Unauthorised firmware modification would appear as a device reporting a firmware version that diverges from the baseline, with no corresponding update record in the update history. If the baseline shows RTU X at version 3.5.2, but querying RTU X reports version 3.5.3, either the baseline is outdated (there was an update that was not reflected in the baseline) or the firmware was modified.

The challenge is that a sophisticated attacker might compromise not only the firmware on the device but also the version-reporting mechanism. The compromised firmware could report the old version while running new malicious code, defeating the simple version check. To detect this attack, more sophisticated methods are needed: cryptographic verification of the firmware (if the vendor provides signatures), extraction and analysis of the firmware from the device’s flash memory, or observation of the device’s behaviour to detect functional anomalies that indicate modified firmware.

An RTU with modified firmware might behave anomalously: failing to execute commands correctly, reporting false measurements, losing communication intermittently, or executing commands that were not issued. These behavioural anomalies are the signatures of firmware compromise when the firmware version check is bypassed.

Firmware integrity verification

Some vendors provide cryptographic signatures for firmware releases. If Stedin obtains firmware from the vendor signed with the vendor’s private key, the signature can be verified before deploying the firmware to a device. A firmware package that fails signature verification (either the signature is invalid, or the firmware contents have been modified since signing) is rejected.

A firmware distribution process that enforces signature verification has the engineering tool verify the signature before loading the firmware, and refuse to load unsigned or incorrectly signed firmware. If a device is queried for its firmware and the firmware fails signature verification (extracted from the device and verified against the vendor’s public key), the firmware is either modified or corrupted.

For devices where the vendor does not provide signatures, hash-based verification can be used: Stedin computes a cryptographic hash (SHA-256 or similar) of the expected firmware and stores the hash in a secure location. When a device is audited, the firmware is extracted, hashed, and compared against the stored hash. A matching hash provides confidence that the firmware is authentic and unmodified.

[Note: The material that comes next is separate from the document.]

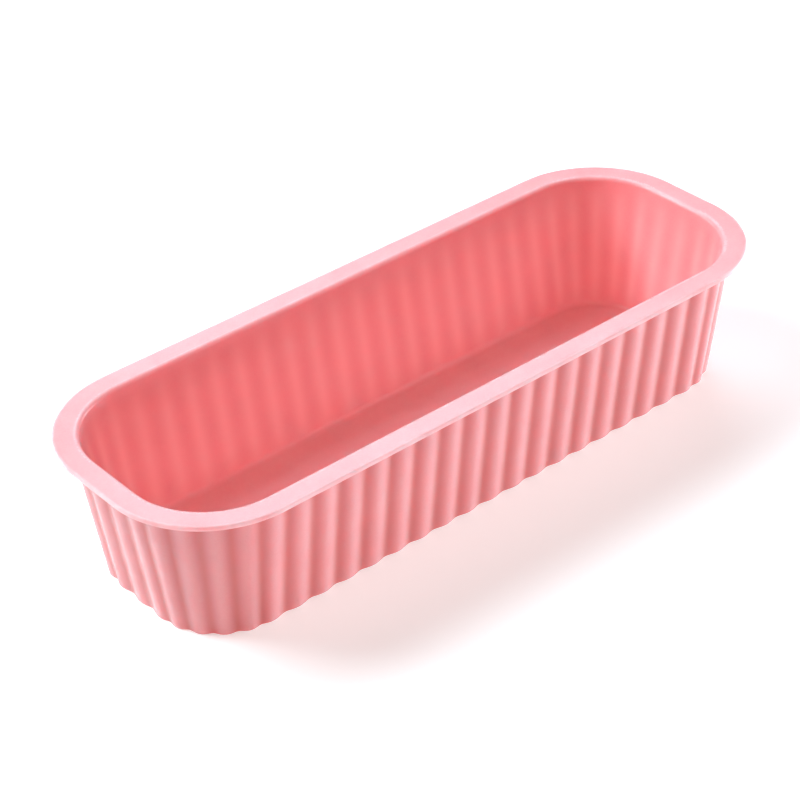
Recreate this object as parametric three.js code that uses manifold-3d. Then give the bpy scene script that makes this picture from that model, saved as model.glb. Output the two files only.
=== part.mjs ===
// Soap loaf mould: one flexible silicone moulding, an open tray with a fluted outer wall,
// a smooth drafted cavity and a flat flange round its mouth.
// Millimetres, +Z up. Origin: centre of the base, on the surface that the mould stands on.
// +X runs along the loaf's length.

import * as THREE from 'three';
import Module from 'manifold-3d';

// Flange round the mouth
const RIM_LENGTH = 250;
const RIM_WIDTH = 92.2;
const RIM_CORNER_RADIUS = 35.3;
const RIM_THICKNESS = 1.7;
const RIM_EDGE_ROUND = 0.4;
const RIM_FLAT_WIDTH = 6.6;

// Whole mould
const HEIGHT = 49.6;
const FLOOR_THICKNESS = 2.2;

// Fluted outer wall. Insets are measured inwards from the flange's outer edge, at the level of its top.
const CREST_INSET = 4.8;
const OUTER_DRAFT = Math.tan(THREE.MathUtils.degToRad(7.4));
const RIB_COUNT = 60;
const RIB_DEPTH = 0.75;
const RIB_SOFTNESS = 0.5;
const BASE_EDGE_ROUND = 0.4;

// Smooth cavity
const CAVITY_DRAFT = Math.tan(THREE.MathUtils.degToRad(9.0));
const MOUTH_ROUND = 1.6;
const FLOOR_ROUND = 2.0;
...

Firmware update audit logs

Stedin’s engineering workstations (DIGSI, AcSELerator, other tools) log when firmware updates are performed. The logs record: the timestamp of the update, the user who performed it, the source of the firmware (file path, version number), and the target device (device address, type). After the update, the device is queried to verify it reported the new version.

A legitimate firmware update produces a clean log trail: the update is recorded, the device confirms the new version, and the baseline is updated. An unauthorised firmware update might produce fragmented evidence: no update log (the engineering tool was bypassed), or the device reports a version that does not match any recognised version.

Failed firmware updates are also logged. If an update is attempted but fails (the device rejects the firmware, or the network connection is lost), the failure is recorded. A device that has never successfully reported a firmware version (no successful update has ever been completed) stands out.

Firmware version and feature correlation

Firmware versions have associated features and capabilities. Firmware version 3.5.2 has specific protections against certain types of input manipulation, or has certain communication protocols enabled. If a device reports a firmware version but behaves as though it is running a different version (supports protocols it should not support, or lacks protections it should have), the reported version is false.

Behavioural testing of firmware can verify consistency. If an RTU reports it is running firmware version 3.5.2, it responds correctly to commands defined in the 3.5.2 specification and fails to respond to commands added in later versions. If the RTU supports features only available in version 3.6.0 or later, but reports version 3.5.2, the version report is false.

Software version tracking for host systems

SCADA servers, historian servers, and engineering workstations also run software with version numbers. The SCADA system (GE SCADA, Siemens, Schneider, etc.) has version and patch levels. The historian system also has version and patch levels. These versions are tracked and baseline versions maintained, similar to field-device firmware.

Normal software updates follow a documented process: the vendor releases an update (often a security patch), the update is evaluated for compatibility and risk, it is tested in a controlled environment, and then deployed to production systems. The deployment of a software update is documented: when it was applied, by whom, and whether it was successful.

Unauthorised software modifications would appear as system processes or executables that diverge from the expected version. File-integrity monitoring tools can detect if critical system files have been modified. If an SCADA server’s core executables are different from what the vendor provided (detected through hash verification), the system may be compromised.

Version control integration and artefact chains

Where firmware and software are held under version control, the deployed version corresponds to a specific commit; a running version that matches no commit, or a committed change that never reached the device, is the divergence to look for.

Reverse engineering and firmware analysis

For devices where the firmware is suspected of being compromised, forensic analysis involves extracting the firmware ( from the device’s flash memory via JTAG, or via vendor tools if available) and analysing it. The analysis involves: disassembling the code, identifying modified sections, comparing against the expected firmware version, and understanding what the unauthorised code is doing.

This analysis is technically challenging and typically requires specialised expertise and tools. It is also destructive (extracting firmware from a device may require physical access and may damage the device). For operational networks, firmware extraction is typically done post-incident or on lab equipment, not on active production devices.

The evidence from firmware analysis is powerful but requires expert interpretation. If a modified firmware section is identified, it can potentially be reverse-engineered to understand the attacker’s intent (what malicious logic was injected). However, this requires access to the original unmodified firmware for comparison, and may require reverse-engineering skills to understand proprietary code formats and logic.